Gordon Brown suggests that if we just hold fast to old thinking, we can find a better future. His speech offered nothing of value nor innovation. Worst of all, in the skip of a sentence, he suggests that the only way to counter the current Tory regime is by voting for Labour. This is rose-tinted and near-sighted politicking at its worst.

And there’s nothing hopeful about it: indeed, intrinsic to the concept of pooling and sharing resources is the belief that Scotland is too wee and too poor to achieve anything without the help of its neighbours. He quotes statistics: I could counter with my own. He refers selectively to current SNP policies and positions: I could volley back another set more in keeping with founding Labour principles than his party’s current incarnation espouses.

He said nothing – other than vote Labour – about how we might pool and share resources on these key social policy areas more effectively.
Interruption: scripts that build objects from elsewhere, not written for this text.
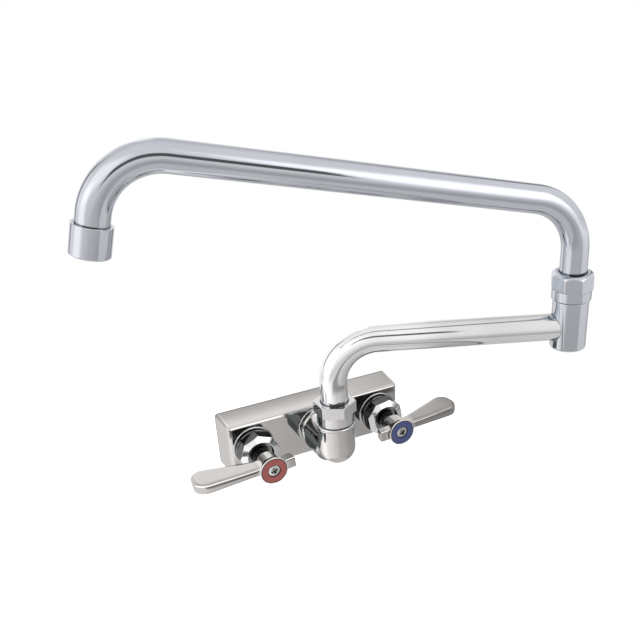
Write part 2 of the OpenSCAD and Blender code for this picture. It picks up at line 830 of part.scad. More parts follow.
// Plastic insert that straightens the stream: a ring across which slats cross
module flow_straightener() {
    reach = floor((insert_r - insert_wall) / slat_gap);
    color(plastic) translate([0, 0, mouth_wall]) {
        ring(insert_r, insert_r - insert_wall, 0, insert_h);
        intersection() {
            cylinder(r = insert_r - insert_wall / 2, h = slat_h);
            for (turn = [0, 90], i = [-reach:reach]) rotate(turn)
                translate([-insert_r, i * slat_gap - slat_t / 2, 0])
                    cube([2 * insert_r, slat_t, slat_h]);
        }
    }
}

module outlet_gasket() {
    color(rubber) ring(tube_r, gasket_bore_r, gasket_bottom, gasket_top);
}

body_casting();
on_valve(-1) seat_seal();  // hot_seat_seal
on_valve(1) seat_seal();  // cold_seat_seal
on_valve(-1) fixed_disc();  // hot_fixed_disc
on_valve(1) fixed_disc();  // cold_fixed_disc
on_valve(-1) cartridge();  // hot_cartridge
on_valve(1) cartridge();  // cold_cartridge
on_valve(-1) cartridge_o_ring();  // hot_cartridge_o_ring
on_valve(1) cartridge_o_ring();  // cold_cartridge_o_ring
on_valve(-1) rotate(hot_nut_turn) bonnet_nut();  // hot_bonnet_nut
on_valve(1) rotate(cold_nut_turn) bonnet_nut();  // cold_bonnet_nut
on_valve(-1) moving_disc();  // hot_moving_disc
on_valve(1) moving_disc();  // cold_moving_disc
on_valve(-1) stem();  // hot_stem
on_valve(1) stem();  // cold_stem
on_valve(-1) stem_o_rings();  // hot_stem_o_rings
on_valve(1) stem_o_rings();  // cold_stem_o_rings
on_valve(-1) rotate(hot_droop) mirror([1, 0, 0]) lever();  // hot_lever
on_valve(1) lever();  // cold_lever
on_valve(-1) index_ring(hot_red);  // hot_index_ring
on_valve(1) index_ring(cold_blue);  // cold_index_ring
on_valve(-1) rotate(hot_screw_turn) handle_screw();  // hot_handle_screw
on_valve(1) rotate(cold_screw_turn) handle_screw();  // cold_handle_screw
lower_swivel_nut();
at_lower_swivel() swivel_washer();  // lower_swivel_washer
at_lower_swivel() spigot();  // lower_spigot
at_lower_swivel() spigot_o_rings();  // lower_spigot_o_rings
arm_1_tube();
arm_1_end_casting();
upper_swivel_nut();
at_upper_swivel() swivel_washer();  // upper_swivel_washer
at_upper_swivel() spigot();  // upper_spigot
at_upper_swivel() spigot_o_rings();  // upper_spigot_o_rings
arm_2_tube();
on_outlet() outlet_gasket();
on_outlet() flow_straightener();
on_outlet() outlet_collar();
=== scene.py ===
import json
import math

import bpy
from mathutils import Matrix, Vector


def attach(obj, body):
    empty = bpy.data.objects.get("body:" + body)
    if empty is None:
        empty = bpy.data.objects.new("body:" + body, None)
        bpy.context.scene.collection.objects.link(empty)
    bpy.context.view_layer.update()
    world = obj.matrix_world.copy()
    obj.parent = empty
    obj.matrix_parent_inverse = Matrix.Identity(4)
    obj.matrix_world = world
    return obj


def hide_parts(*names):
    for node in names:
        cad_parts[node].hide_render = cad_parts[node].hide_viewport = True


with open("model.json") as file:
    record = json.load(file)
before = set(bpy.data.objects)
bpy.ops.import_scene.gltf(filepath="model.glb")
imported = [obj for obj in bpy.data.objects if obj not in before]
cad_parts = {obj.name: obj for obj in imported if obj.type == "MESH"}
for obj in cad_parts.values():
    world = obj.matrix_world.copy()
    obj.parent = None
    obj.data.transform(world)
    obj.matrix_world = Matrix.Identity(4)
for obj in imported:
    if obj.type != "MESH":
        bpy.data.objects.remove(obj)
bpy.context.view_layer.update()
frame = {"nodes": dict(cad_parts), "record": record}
nodes = frame["nodes"]
behaviour = frame["record"]["behaviour"]
scene = bpy.context.scene
scene.view_settings.view_transform = "Standard"

MM = 0.001
DEGREES = 180 / math.pi
BODY_OF = {name: body for body, names in behaviour["bodies"].items() for name in names}
JOINT_AT = {joint["name"]: joint["pos_m"] for joint in behaviour["joints"]}
VALVE_X = JOINT_AT["cold_valve"][0]


def placed(name, data):
    """A new object in the scene."""
    made = bpy.data.objects.new(name, data)
    scene.collection.objects.link(made)
    return made


# Camera, at the photograph's viewing angle

CAMERA_AT = Vector((-0.2160, -0.5383, 0.3147))
CAMERA_TURN, CAMERA_TILT, CAMERA_ROLL = -31.47, 28.10, 0.11
LENS_MM, SENSOR_MM, SHIFT_X, SHIFT_Y = 47.475, 36, -0.1722, 0.1317
NEAREST, FARTHEST = 0.01, 20


def make_camera():
    turn, tilt, roll = (math.radians(x) for x in (CAMERA_TURN, CAMERA_TILT, CAMERA_ROLL))
    back = Vector((math.sin(turn) * math.cos(tilt), -math.cos(turn) * math.cos(tilt), math.sin(tilt)))
    right = (-back).cross(Vector((0, 0, 1))).normalized()
    up = right.cross(-back)
    rolled_right = math.cos(roll) * right - math.sin(roll) * up
    rolled_up = math.sin(roll) * right + math.cos(roll) * up
    data = bpy.data.cameras.new("camera")
    data.lens, data.sensor_width = LENS_MM, SENSOR_MM
    data.shift_x, data.shift_y = SHIFT_X, SHIFT_Y
    data.clip_start, data.clip_end = NEAREST, FARTHEST
    turned = Matrix((rolled_right, rolled_up, back)).transposed()
    camera = placed("camera", data)
    camera.matrix_world = Matrix.Translation(CAMERA_AT) @ turned.to_4x4()
    scene.camera = camera


make_camera()


# Node helpers

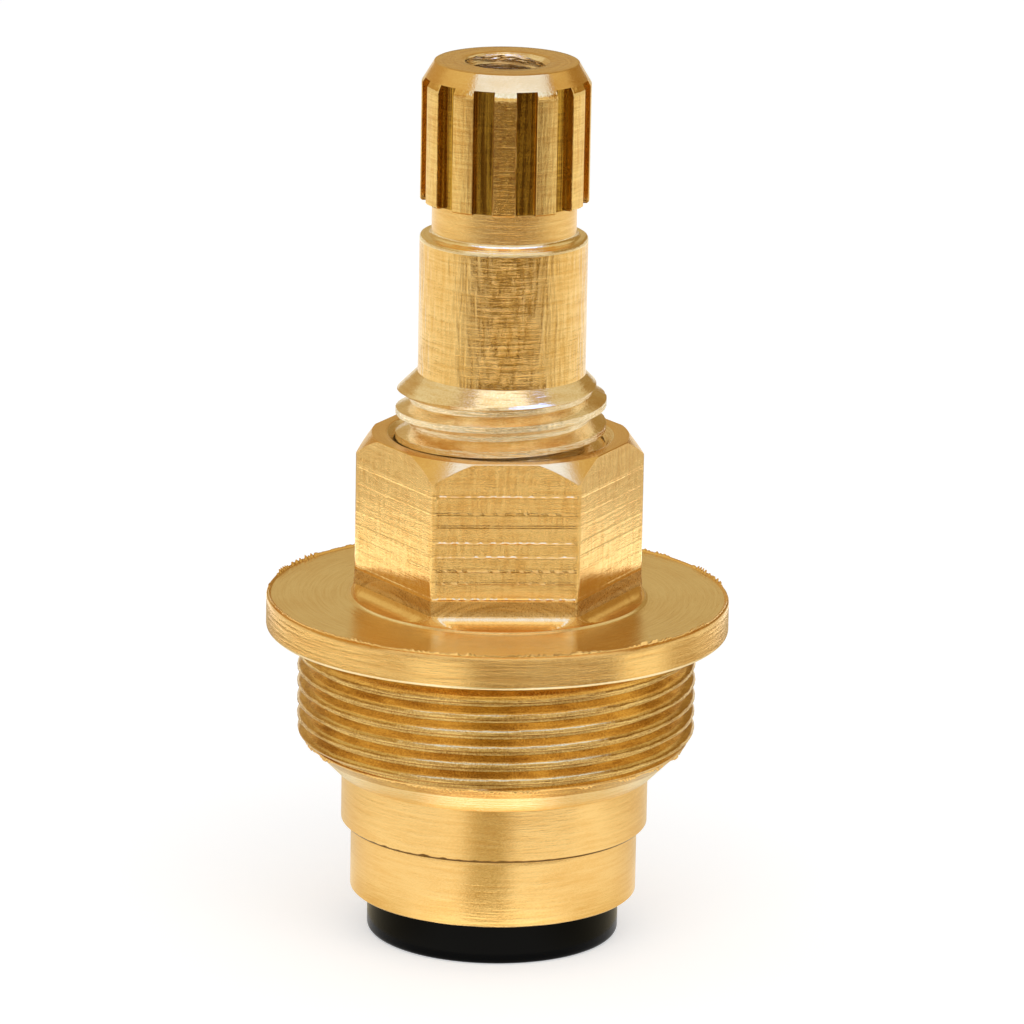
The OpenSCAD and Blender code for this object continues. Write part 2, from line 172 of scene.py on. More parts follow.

He offered no new ideas. He provided little food for thought for his ostensible audience of young Scots on their futures. He missed an opportunity to offer something relevant to this debate.

For all the pooling and sharing that has gone on over the lifetime of the UK and especially in recent years, the impact on poverty in Scotland has been marginal and transitory, the gap in inequality has grown to a chasm, and the prospects for the next generation of pensioners are pitiful. All that pooling and sharing, and we’ve actually got very little to show for it.